WHAT YOU NEED TO DO:
Every line of the material that follows must be printed again exactly.

[Modeling code records]
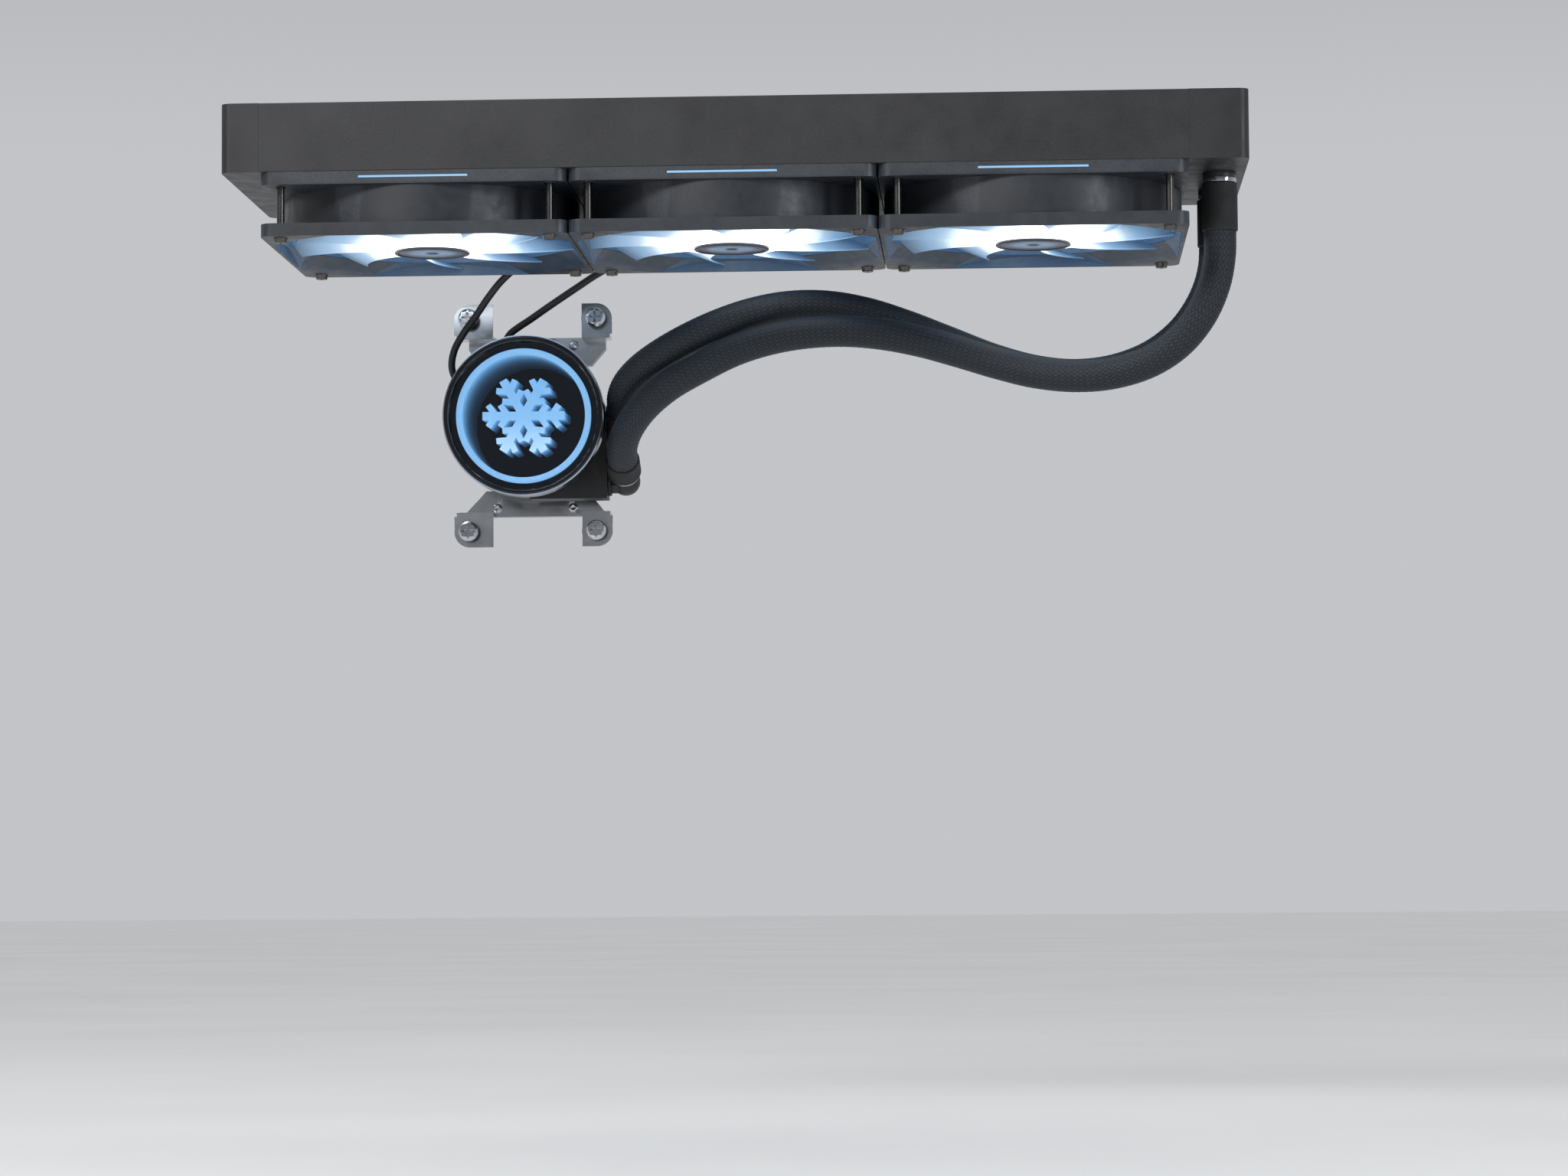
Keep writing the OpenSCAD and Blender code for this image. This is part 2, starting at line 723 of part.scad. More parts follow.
// Wall between the motor and the coolant, with the rotor's can
module chamber_plate() {
    color([0.1, 0.1, 0.11]) at_pump() difference() {
        union() {
            disc_y(impeller_y - 2, 1.6, body_r - body_wall - 0.1);
            disc_y(body_y + 5, impeller_y - body_y - 6, can_r);
        }
        disc_y(body_y + 5 + can_t, 20, can_r - can_t);
    }
}

// Driven by its magnet inside the can
module pump_impeller() {
    y0 = body_y + 7;
    color([0.8, 0.8, 0.82]) at_pump() difference() {
        union() {
            disc_y(y0, impeller_y - y0 + 0.5, rotor_r - 0.4);
            disc_y(impeller_y, 1.6, impeller_r);
            disc_y(impeller_y, 4.4, 4);
            for (a = [0:60:300]) rotate([0, a, 0])
                translate([3, impeller_y + 1, -0.7]) cube([impeller_r - 4, 3.2, 1.4]);
        }
        disc_y(y0 - 1, 20, pump_bore);
    }
}

module impeller_shaft() {
    color([0.9, 0.9, 0.88]) at_pump() disc_y(body_y + 5 + can_t, chamber_y - body_y - 5, pump_shaft_r);
}

// Six wound poles outside the can
module pump_stator() {
    y0 = body_y + 5;
    color([0.7, 0.4, 0.2]) at_pump() {
        ring_y(y0, 6, 27, 23);
        for (a = [0:60:300]) rotate([0, a, 0]) {
            translate([can_r + 1.4, y0 + 0.6, -2.6]) cube([9, 4.8, 5.2]);
        }
    }
}

// ---- Base of the pump ----

module base_gasket() {
    color([0.02, 0.02, 0.02]) at_pump()
        ring_y(body_end - 1.2, 1.2, base_bore, base_bore - gasket_t);
}

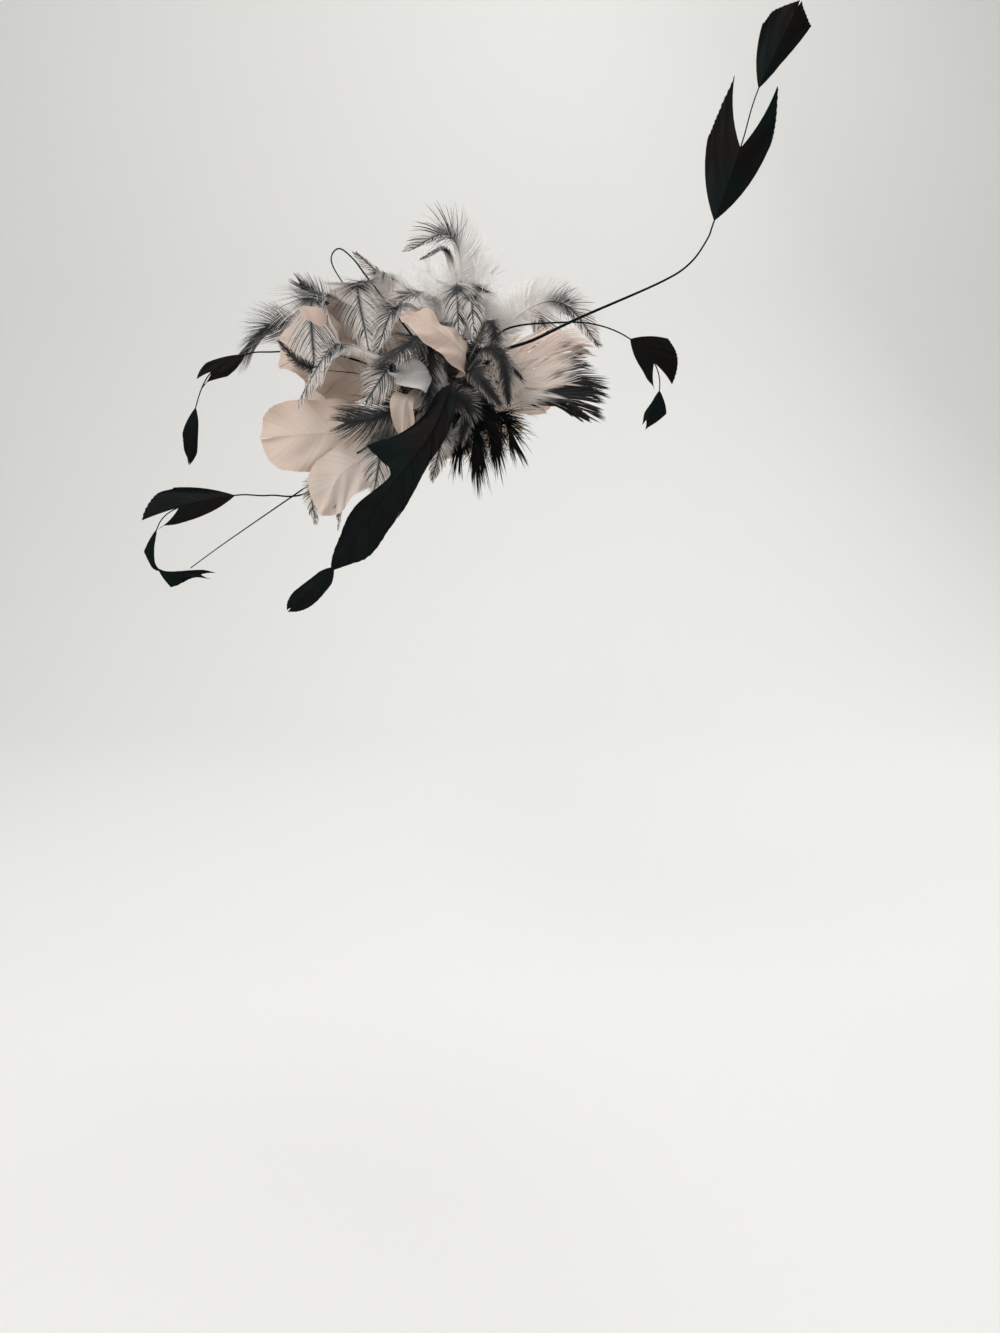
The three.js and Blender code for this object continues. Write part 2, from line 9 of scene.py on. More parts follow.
import bpy
import numpy as np
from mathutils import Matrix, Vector


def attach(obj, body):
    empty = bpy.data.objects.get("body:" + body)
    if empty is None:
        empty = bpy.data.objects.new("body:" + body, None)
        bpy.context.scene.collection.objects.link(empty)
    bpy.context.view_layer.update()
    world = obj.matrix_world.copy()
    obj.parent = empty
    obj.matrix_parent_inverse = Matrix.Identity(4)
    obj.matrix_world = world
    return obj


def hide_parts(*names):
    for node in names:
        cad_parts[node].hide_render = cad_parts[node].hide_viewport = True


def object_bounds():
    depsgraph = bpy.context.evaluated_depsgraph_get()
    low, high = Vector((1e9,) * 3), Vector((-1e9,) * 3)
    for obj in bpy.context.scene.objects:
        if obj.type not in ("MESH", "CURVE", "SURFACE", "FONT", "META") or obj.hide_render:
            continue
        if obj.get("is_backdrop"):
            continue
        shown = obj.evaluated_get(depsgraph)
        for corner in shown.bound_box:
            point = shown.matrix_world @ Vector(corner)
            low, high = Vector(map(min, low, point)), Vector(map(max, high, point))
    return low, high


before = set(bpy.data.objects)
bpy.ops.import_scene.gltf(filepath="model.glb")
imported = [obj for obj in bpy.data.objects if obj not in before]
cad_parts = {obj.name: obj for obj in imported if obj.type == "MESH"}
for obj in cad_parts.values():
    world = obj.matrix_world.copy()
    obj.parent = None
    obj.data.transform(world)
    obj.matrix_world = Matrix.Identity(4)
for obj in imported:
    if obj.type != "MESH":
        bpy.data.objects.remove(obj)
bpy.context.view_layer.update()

MM = 0.001

# Degrees from which an edge stays sharp
SHARP = 40

# Driving sizes
GAP = 0.35
LEAN_LEFT = 15.5
LEAN_FRONT = 11
BASE = {"radius": 30, "wall": 2, "head_radius": 80}
MOUND = {"radius": 24, "height": 22}
FEATHER_ANCHOR = 0.75
SPRIG_ANCHOR = 0.5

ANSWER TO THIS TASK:
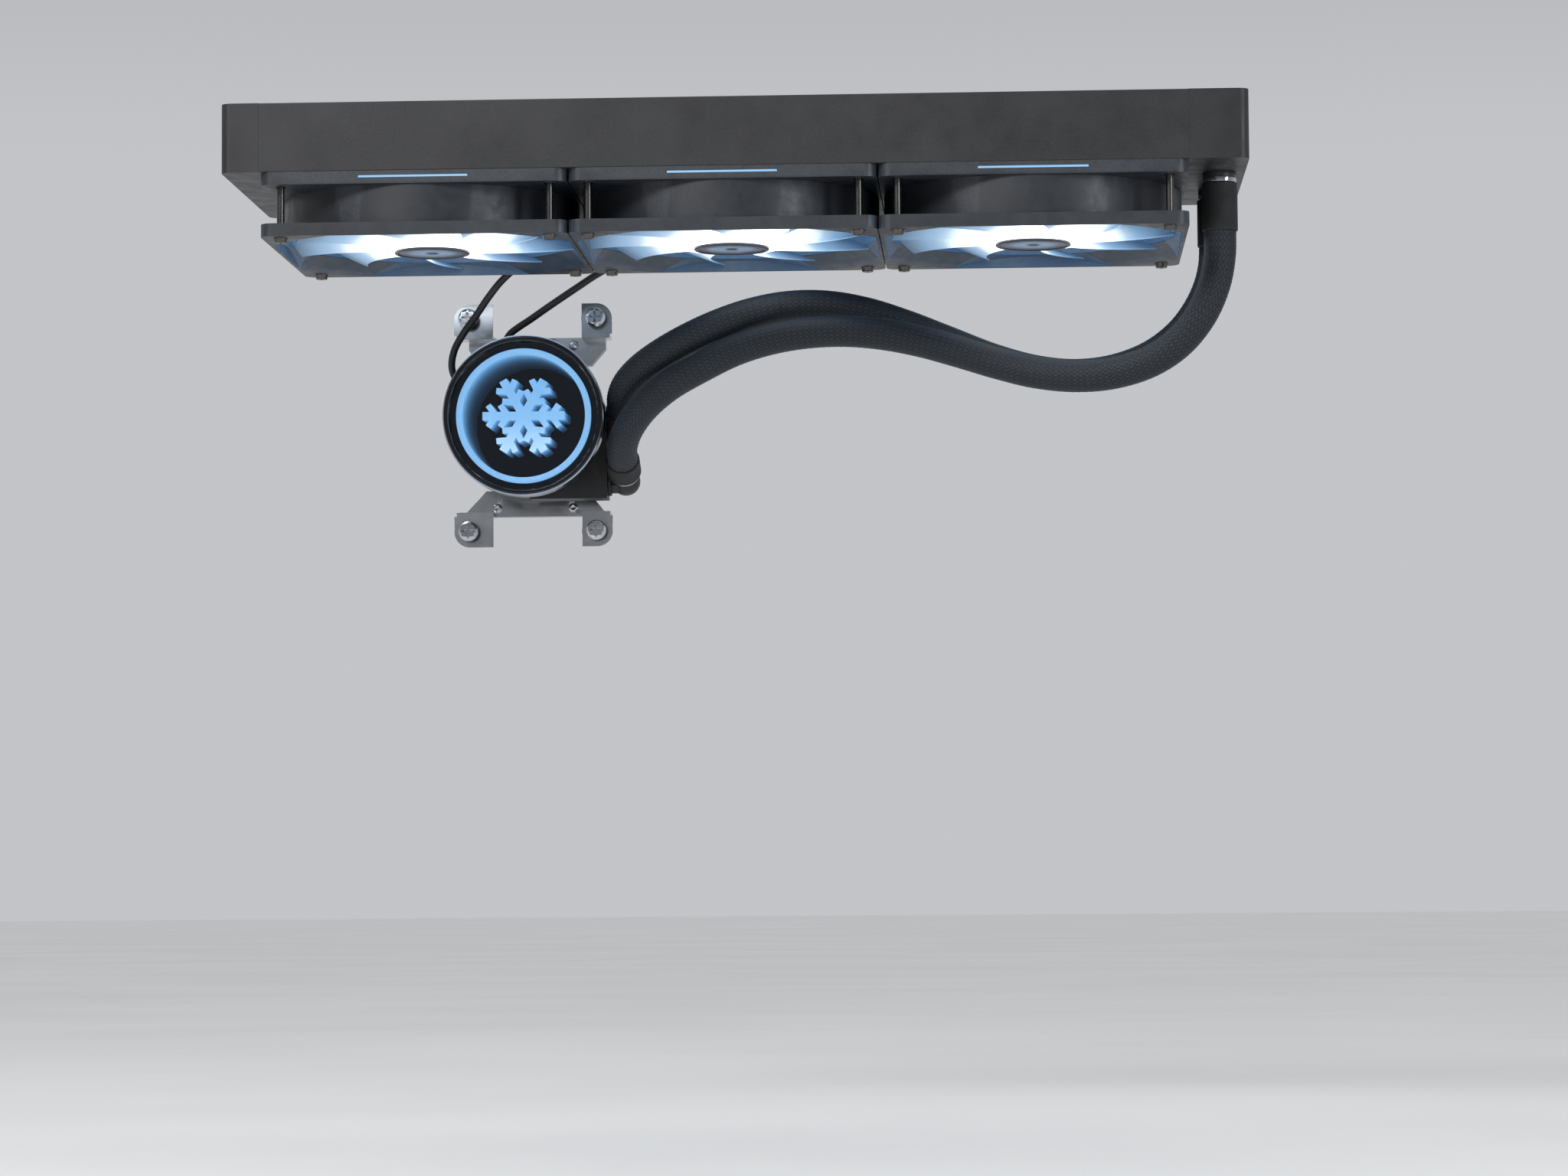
Keep writing the OpenSCAD and Blender code for this image. This is part 2, starting at line 723 of part.scad. More parts follow.
// Wall between the motor and the coolant, with the rotor's can
module chamber_plate() {
    color([0.1, 0.1, 0.11]) at_pump() difference() {
        union() {
            disc_y(impeller_y - 2, 1.6, body_r - body_wall - 0.1);
            disc_y(body_y + 5, impeller_y - body_y - 6, can_r);
        }
        disc_y(body_y + 5 + can_t, 20, can_r - can_t);
    }
}

// Driven by its magnet inside the can
module pump_impeller() {
    y0 = body_y + 7;
    color([0.8, 0.8, 0.82]) at_pump() difference() {
        union() {
            disc_y(y0, impeller_y - y0 + 0.5, rotor_r - 0.4);
            disc_y(impeller_y, 1.6, impeller_r);
            disc_y(impeller_y, 4.4, 4);
            for (a = [0:60:300]) rotate([0, a, 0])
                translate([3, impeller_y + 1, -0.7]) cube([impeller_r - 4, 3.2, 1.4]);
        }
        disc_y(y0 - 1, 20, pump_bore);
    }
}

module impeller_shaft() {
    color([0.9, 0.9, 0.88]) at_pump() disc_y(body_y + 5 + can_t, chamber_y - body_y - 5, pump_shaft_r);
}

// Six wound poles outside the can
module pump_stator() {
    y0 = body_y + 5;
    color([0.7, 0.4, 0.2]) at_pump() {
        ring_y(y0, 6, 27, 23);
        for (a = [0:60:300]) rotate([0, a, 0]) {
            translate([can_r + 1.4, y0 + 0.6, -2.6]) cube([9, 4.8, 5.2]);
        }
    }
}

// ---- Base of the pump ----

module base_gasket() {
    color([0.02, 0.02, 0.02]) at_pump()
        ring_y(body_end - 1.2, 1.2, base_bore, base_bore - gasket_t);
}

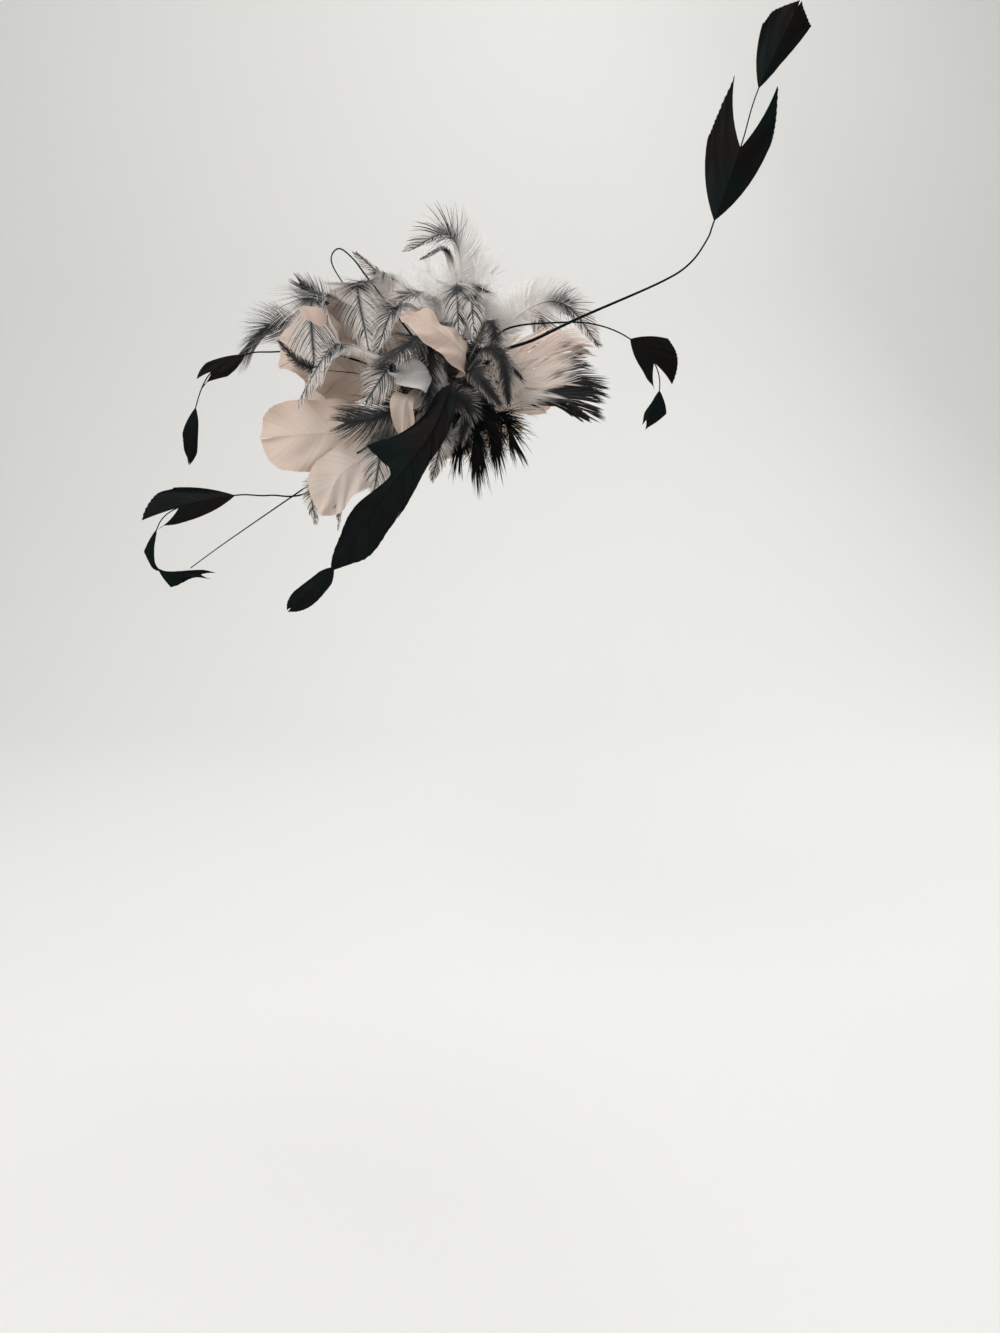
The three.js and Blender code for this object continues. Write part 2, from line 9 of scene.py on. More parts follow.
import bpy
import numpy as np
from mathutils import Matrix, Vector


def attach(obj, body):
    empty = bpy.data.objects.get("body:" + body)
    if empty is None:
        empty = bpy.data.objects.new("body:" + body, None)
        bpy.context.scene.collection.objects.link(empty)
    bpy.context.view_layer.update()
    world = obj.matrix_world.copy()
    obj.parent = empty
    obj.matrix_parent_inverse = Matrix.Identity(4)
    obj.matrix_world = world
    return obj


def hide_parts(*names):
    for node in names:
        cad_parts[node].hide_render = cad_parts[node].hide_viewport = True


def object_bounds():
    depsgraph = bpy.context.evaluated_depsgraph_get()
    low, high = Vector((1e9,) * 3), Vector((-1e9,) * 3)
    for obj in bpy.context.scene.objects:
        if obj.type not in ("MESH", "CURVE", "SURFACE", "FONT", "META") or obj.hide_render:
            continue
        if obj.get("is_backdrop"):
            continue
        shown = obj.evaluated_get(depsgraph)
        for corner in shown.bound_box:
            point = shown.matrix_world @ Vector(corner)
            low, high = Vector(map(min, low, point)), Vector(map(max, high, point))
    return low, high


before = set(bpy.data.objects)
bpy.ops.import_scene.gltf(filepath="model.glb")
imported = [obj for obj in bpy.data.objects if obj not in before]
cad_parts = {obj.name: obj for obj in imported if obj.type == "MESH"}
for obj in cad_parts.values():
    world = obj.matrix_world.copy()
    obj.parent = None
    obj.data.transform(world)
    obj.matrix_world = Matrix.Identity(4)
for obj in imported:
    if obj.type != "MESH":
        bpy.data.objects.remove(obj)
bpy.context.view_layer.update()

MM = 0.001

# Degrees from which an edge stays sharp
SHARP = 40

# Driving sizes
GAP = 0.35
LEAN_LEFT = 15.5
LEAN_FRONT = 11
BASE = {"radius": 30, "wall": 2, "head_radius": 80}
MOUND = {"radius": 24, "height": 22}
FEATHER_ANCHOR = 0.75
SPRIG_ANCHOR = 0.5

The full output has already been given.